(Entries with model source code)
>> begin

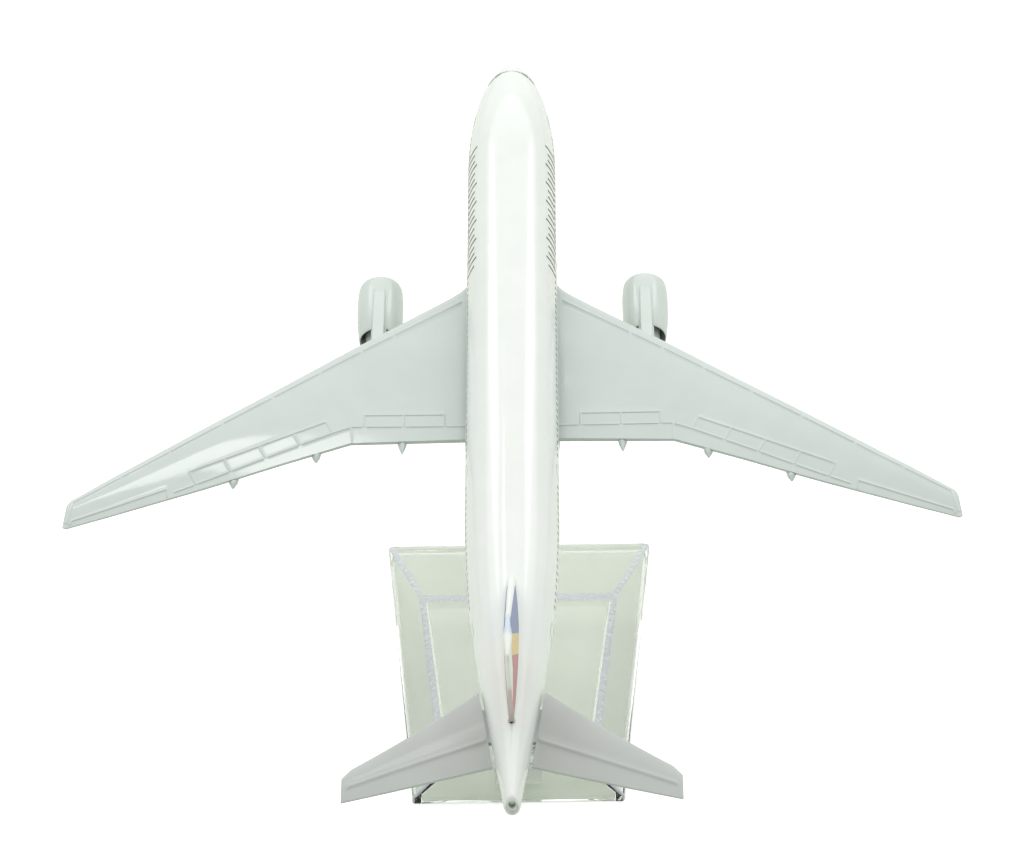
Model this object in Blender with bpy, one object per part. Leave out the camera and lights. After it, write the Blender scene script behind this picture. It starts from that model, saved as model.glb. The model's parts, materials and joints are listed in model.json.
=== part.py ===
"""Desktop airliner model on a clear plastic stand.

A die-cast wide-body twin-jet, 160 mm long, made as the real toy is made: a white
fuselage casting with the fin on it, one grey casting that holds both wings and the
belly fairing, two plugged-in tailplanes, two engines of four pieces each, two belly
screws, and a two-piece clear stand with a pin that the aircraft lifts off and
swivels on.

Metres, +Z up, +X to the aircraft's right, nose towards +Y. The aircraft pieces are
modelled in the aircraft's own frame (an empty on the pin's axis, pitched nose up):
there Y is PIN_S - s, with s the distance behind the nose tip, and Z is the height
above the fuselage axis.
"""

import math

import bmesh
import bpy
from mathutils import Matrix, Vector

MM = 0.001

# ---------------------------------------------------------------- dimensions, mm
LENGTH = 160.0            # nose tip to tail end
BODY_R = 7.3              # fuselage radius
PITCH_DEG = 10.0          # nose-up attitude on the stand
AXIS_HEIGHT = 58.2        # fuselage axis above the table, over the pin
PIN_S = 76.0              # pin's distance behind the nose tip
STAND_Y = 5.53            # stand's centre, so that the origin is below the box's middle
CLEAR = 0.3               # gap between pieces that touch on the real object

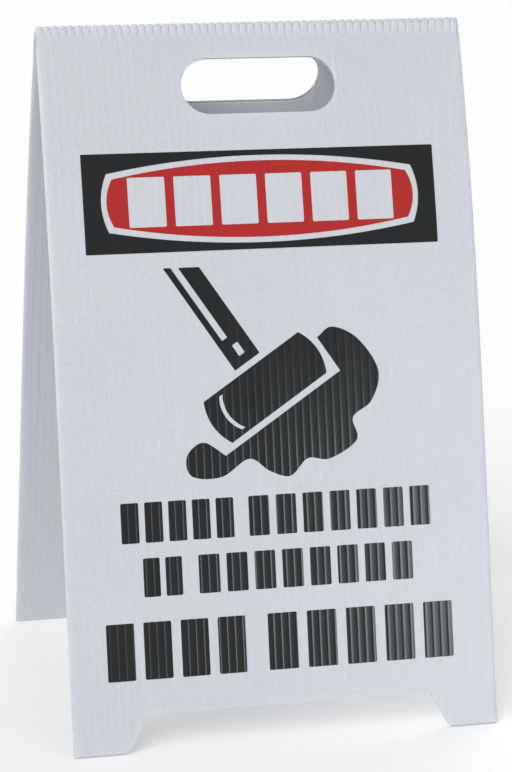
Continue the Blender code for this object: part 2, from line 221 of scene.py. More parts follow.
# ---- noise patterns: features a metre along x, y and z, and each pattern's share of the tone
BOARD_CLOUD = (9.0, 9.0, 9.0)
BOARD_LINES = (900.0, 6.0, 6.0)
BOARD_MOTTLE = (750.0, 750.0, 750.0)
BOARD_GRAIN = (2600.0, 160.0, 160.0)
BOARD_CLOUD_SHARE = 0.25
BOARD_LINES_SHARE = 0.10
BOARD_MOTTLE_SHARE = 0.75
INK_CLOUD = (30.0, 30.0, 30.0)
INK_GRAIN = (1500.0, 1500.0, 1500.0)
INK_PATCHES = (60.0, 14.0, 14.0)

# ---- the light
KEY_STRENGTH = 1.9
KEY_DIRECTION = (-45.0, 32.0)   # azimuth and elevation
SOFTBOX_RADIANCE = 7.0
SOFTBOX_DIRECTION = (27.5, 3.0)
SOFTBOX_SIZE = (0.72, 0.50)
SOFTBOX_DISTANCE = 2.4
SOFTBOX_TINT = (0.88, 0.95, 1.0)
BACK_FILL_STRENGTH = 0.9
BACK_FILL_DIRECTION = (150.0, 35.0)
SURROUND_STRENGTH = 0.48
BACKDROP_TONE = 0.97
SUN_ANGLE = 50.0
FLOOR_RADIUS = 12.0
FLOOR_GAP = 0.0002              # the floor lies this far under the feet
FLOOR_TONE = 0.76
FLOOR_GLOW = 0.25               # the floor is a light table, faintly lit from below
FLOOR_SIDES = 96
BACKDROP_RADIUS = FLOOR_RADIUS * 0.98
BACKDROP_SEGMENTS = 48
STAGE_ROUGHNESS = 0.9

# ---- the camera: where it stands, which way it looks, and its lens
CAMERA_PLACE = Vector((-0.4108, -1.7198, 0.6928))
CAMERA_YAW = math.radians(13.651)
CAMERA_PITCH = math.radians(-14.973)
CAMERA_ROLL = math.radians(0.588)
CAMERA_LENS = 117.2             # millimetres, like the sensor
SENSOR_WIDTH = 36.0

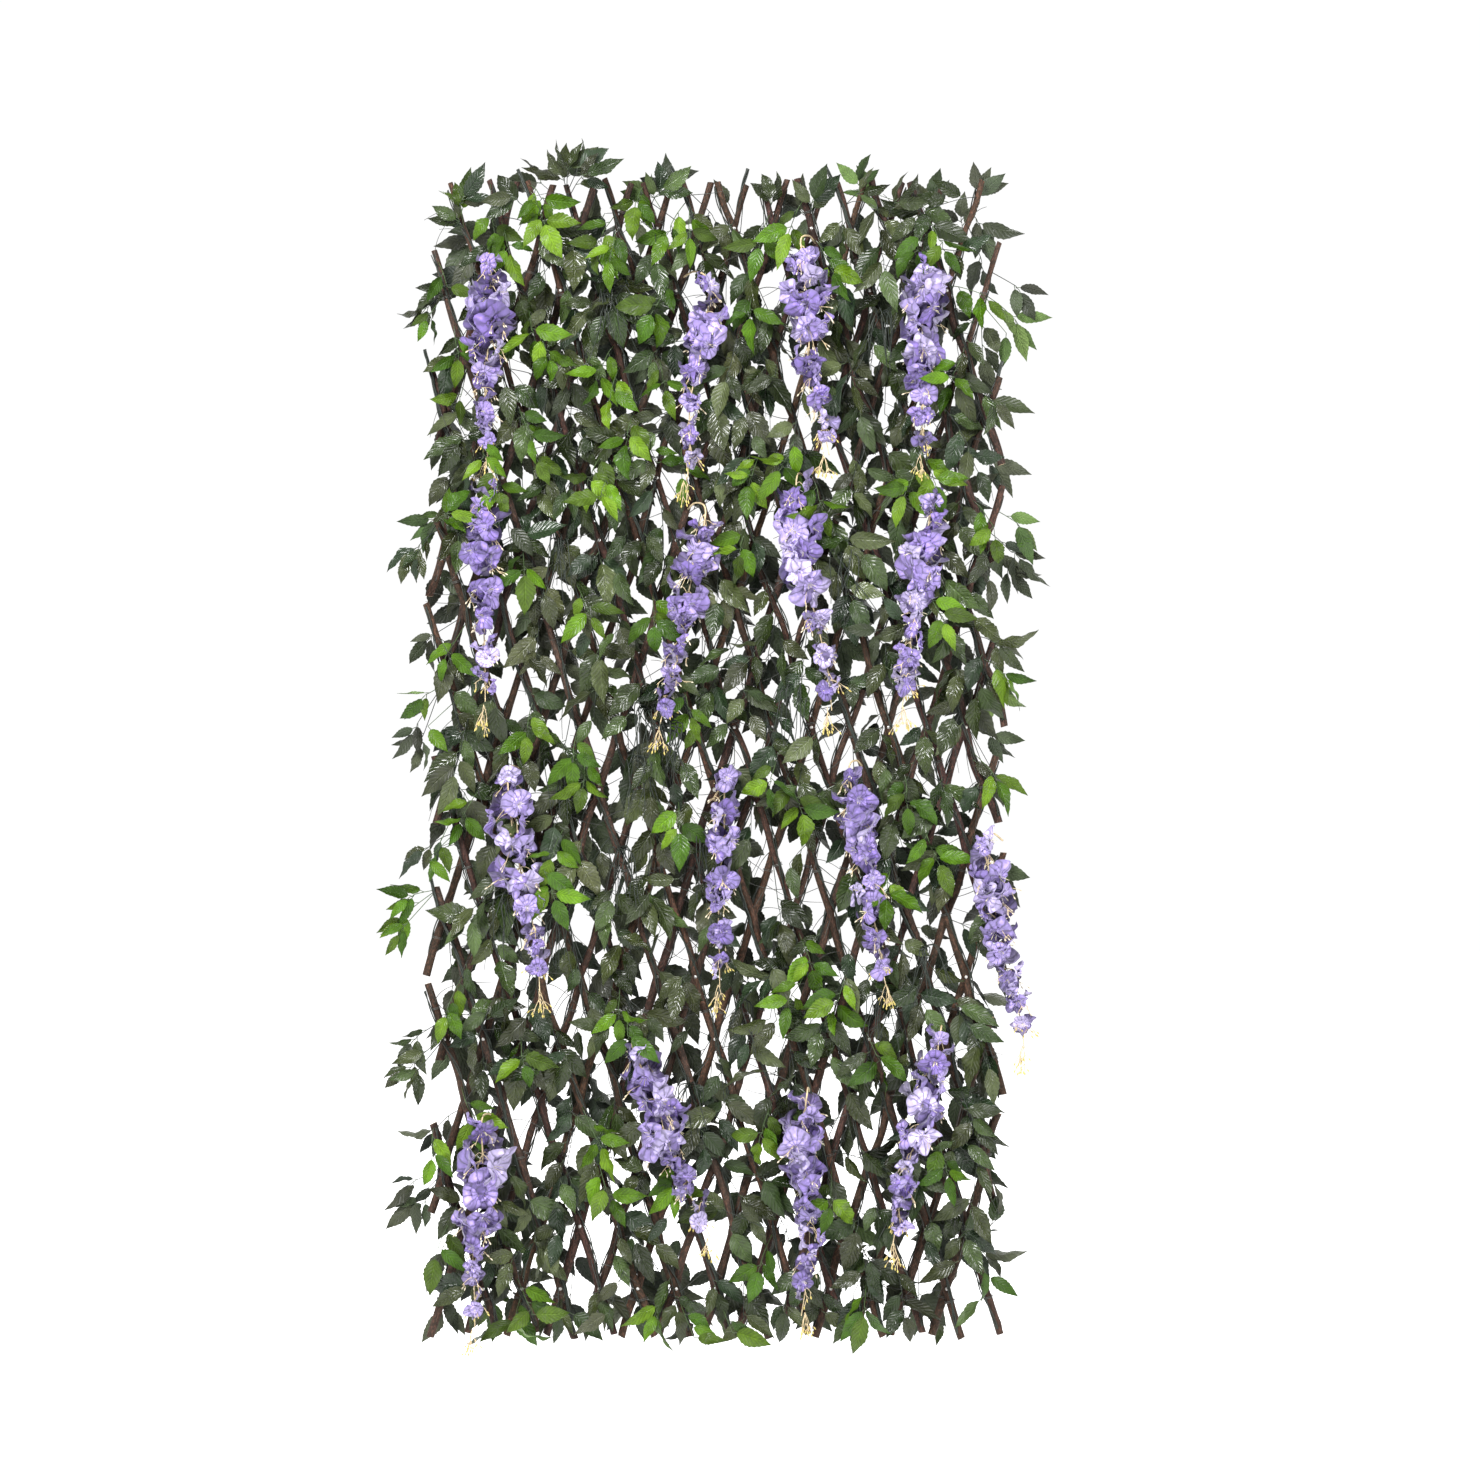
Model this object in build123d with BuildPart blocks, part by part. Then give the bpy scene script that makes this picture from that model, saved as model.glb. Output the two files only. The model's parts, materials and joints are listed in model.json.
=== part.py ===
# Artificial wisteria trellis screen: an expanding willow lattice dressed with leafy vines
# and hanging wisteria.
# X runs to the right along the screen, Y away from the viewer and Z up. The origin is the
# rivet at the middle crossing, on the plane where the two layers of rods meet.
# The front layer leans up to the left and the back layer leans up to the right.

import os
from math import atan, ceil, cos, degrees, floor, radians, sin, sqrt

from build123d import *

os.makedirs("parts", exist_ok=True)

# Lattice: the two layers cross in rows, and each row is half a pitch off the next
nail_spacing = 113.3  # from one crossing to the next, along a rod
rest_angle = 17.2  # degrees between a rod and the vertical, as photographed
rods_each_side = 10  # rods of each layer on either side of its middle rod
top_row = 9  # the highest row of crossings, counted from the middle one
bottom_row = -8
side_column = 14  # the outermost crossings, in half pitches from the middle
layer_gap = 0.3  # between the two layers
end_run = 86.0  # how far a rod runs past its last crossing at the top and bottom
side_run = 112.0  # the longest run past the last crossing at the sides
end_run_shares = (1.0, 0.93, 1.05, 0.97, 1.02)
side_run_shares = (0.55, 1.0, 0.35, 0.8, 0.65, 0.9, 0.45)

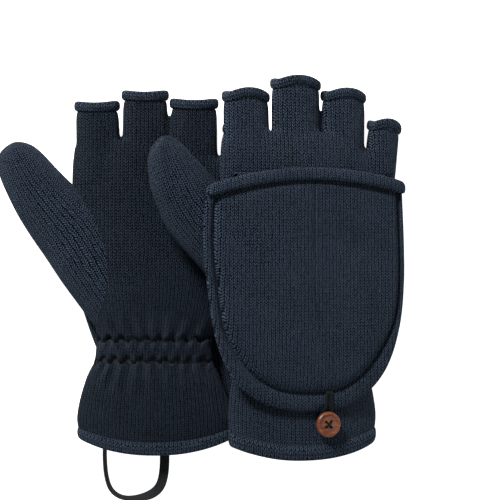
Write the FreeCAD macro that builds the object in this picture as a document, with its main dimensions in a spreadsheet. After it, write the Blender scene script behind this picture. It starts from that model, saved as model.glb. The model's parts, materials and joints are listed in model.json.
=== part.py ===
import FreeCAD, Part
import math
import os

# Convertible flip-top mittens, a pair lying on a table.
# Millimetres, +Z up, +Y towards the fingertips, the middle of the pair's
# knitted pieces at X = Y = 0, the table at Z = 0.
# The left-hand glove lies palm up with its cap folded back underneath.
# The right-hand glove lies back up, one edge on the left-hand glove and the
# other on the table, with its cap folded back on top and looped on its button.
#
# Each glove is drawn in its own frame: Y = 0 at the knuckle line where the
# cap folds, +Y to the fingertips, Z = 0 halfway through the hand.

doc = FreeCAD.newDocument("FlipTopMittens")
V = FreeCAD.Vector
ABOUT_X = V(1, 0, 0)
ABOUT_Y = V(0, 1, 0)
ABOUT_Z = V(0, 0, 1)

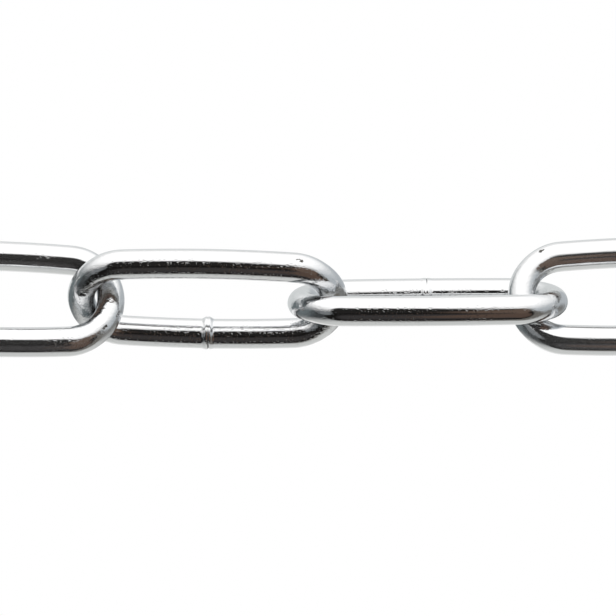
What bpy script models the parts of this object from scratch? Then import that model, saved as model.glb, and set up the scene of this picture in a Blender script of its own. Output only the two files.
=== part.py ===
"""A metre of bright zinc-plated long-link steel chain, pulled out straight on a floor.

Metres, +Z up. The chain runs along X with its middle over the origin, and the floor is z = 0.
Every link is one bent and welded piece of round wire, so every link is one object.
"""
import bpy
import numpy as np
from math import atan2, cos, pi, radians, sin, sqrt
from mathutils import Matrix, Vector

# Driving dimensions of one link, in metres
WIRE = 0.0047
CROWN_WIRE = 0.0043
HALF_LENGTH = 0.01982
HALF_WIDTH = 0.0073
END_RADIUS = 0.0069
WELD_RISE = 0.00018
WELD_WIDTH = 0.0009
WELD_FOOT = 0.0005

# How fine the wire is drawn
SECTION_SIDES = 10
BEND_STEPS = 7
FLAT_HALF = 0.0045
THIN_REACH = 1.3

# The length of chain, and how its links lie: degrees of roll about X, and of dip at the +X end
LINKS = 29
CLEARANCE = 0.0002
SHOWN_ROLL = {13: 59.4, 14: -56.3, 15: 2.9, 16: 63.3}
SHOWN_DIP = {13: 1.7, 14: 1.1, 15: -0.4, 16: -1.3}
BRIDGING = 15
BRIDGE_DROP = 0.0007
END_ROLL = {1: 54.0, 29: -54.0}
SETTLED_ROLL = 45.0
ROLL_WANDER = 5.0
ROLL_RHYTHM = 2.3
DIP_WANDER = 0.5
DIP_RHYTHM = 1.7

# How closely the distance between two hooked links is worked out
FINE_STEPS = 48
HALVINGS = 40

ZINC_COLOUR = (0.80, 0.81, 0.82, 1.0)
ZINC_ROUGHNESS = 0.15

# The side of a link is a long shallow arc that meets the round end bend
BEND_CENTRE = HALF_LENGTH - END_RADIUS
SIDE_RADIUS = (BEND_CENTRE ** 2 + HALF_WIDTH ** 2 - END_RADIUS ** 2) / (2 * (HALF_WIDTH - END_RADIUS))
JOIN_ANGLE = atan2(BEND_CENTRE, SIDE_RADIUS - HALF_WIDTH)


def side_height(along):
    """Distance of the side wire's centre from the link's long axis."""
    return sqrt(SIDE_RADIUS ** 2 - along ** 2) - (SIDE_RADIUS - HALF_WIDTH)


def bend_wire(share):
    """Wire radius round a bend, where share runs from 0 to 1: bending draws the crown thinner."""
    return (WIRE - (WIRE - CROWN_WIRE) * min(1.0, THIN_REACH * sin(pi * share))) / 2


def end_bend(steps):
    """Points (along, across, wire radius) round the +X end, from the welded side to the other.

    The inner points stand out so that the chords touch the true arc at their middles.
    """
    step = (pi - 2 * JOIN_ANGLE) / steps
    points = []
    for i in range(steps + 1):
        at_join = i in (0, steps)
        reach = END_RADIUS if at_join else END_RADIUS / cos(step / 2)
        angle = JOIN_ANGLE + i * step
        wire = WIRE / 2 if at_join else bend_wire(i / steps)
        points.append((BEND_CENTRE + reach * sin(angle), reach * cos(angle), wire))
    return points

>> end

**EXERCISE OBJECTIVE:** Restate the first line and every line after it, word for word, stopping once the line with "clear plastic stand." is done.

**THE ANSWER:**
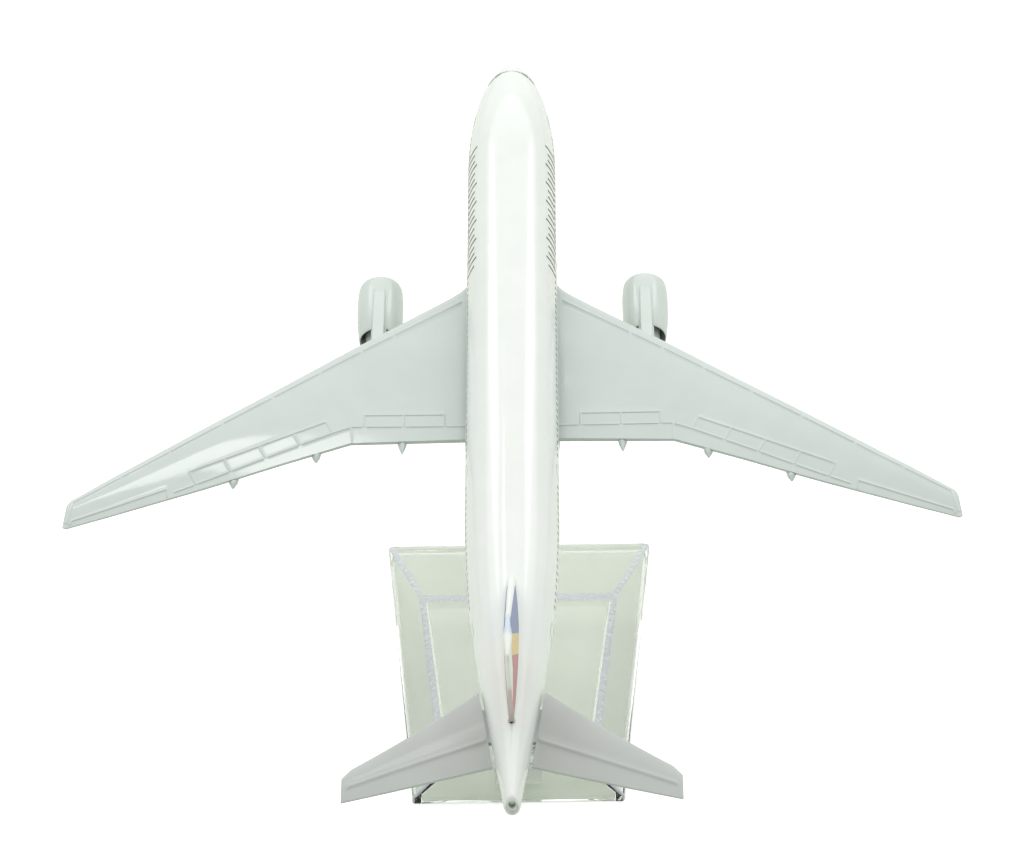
Model this object in Blender with bpy, one object per part. Leave out the camera and lights. After it, write the Blender scene script behind this picture. It starts from that model, saved as model.glb. The model's parts, materials and joints are listed in model.json.
=== part.py ===
"""Desktop airliner model on a clear plastic stand.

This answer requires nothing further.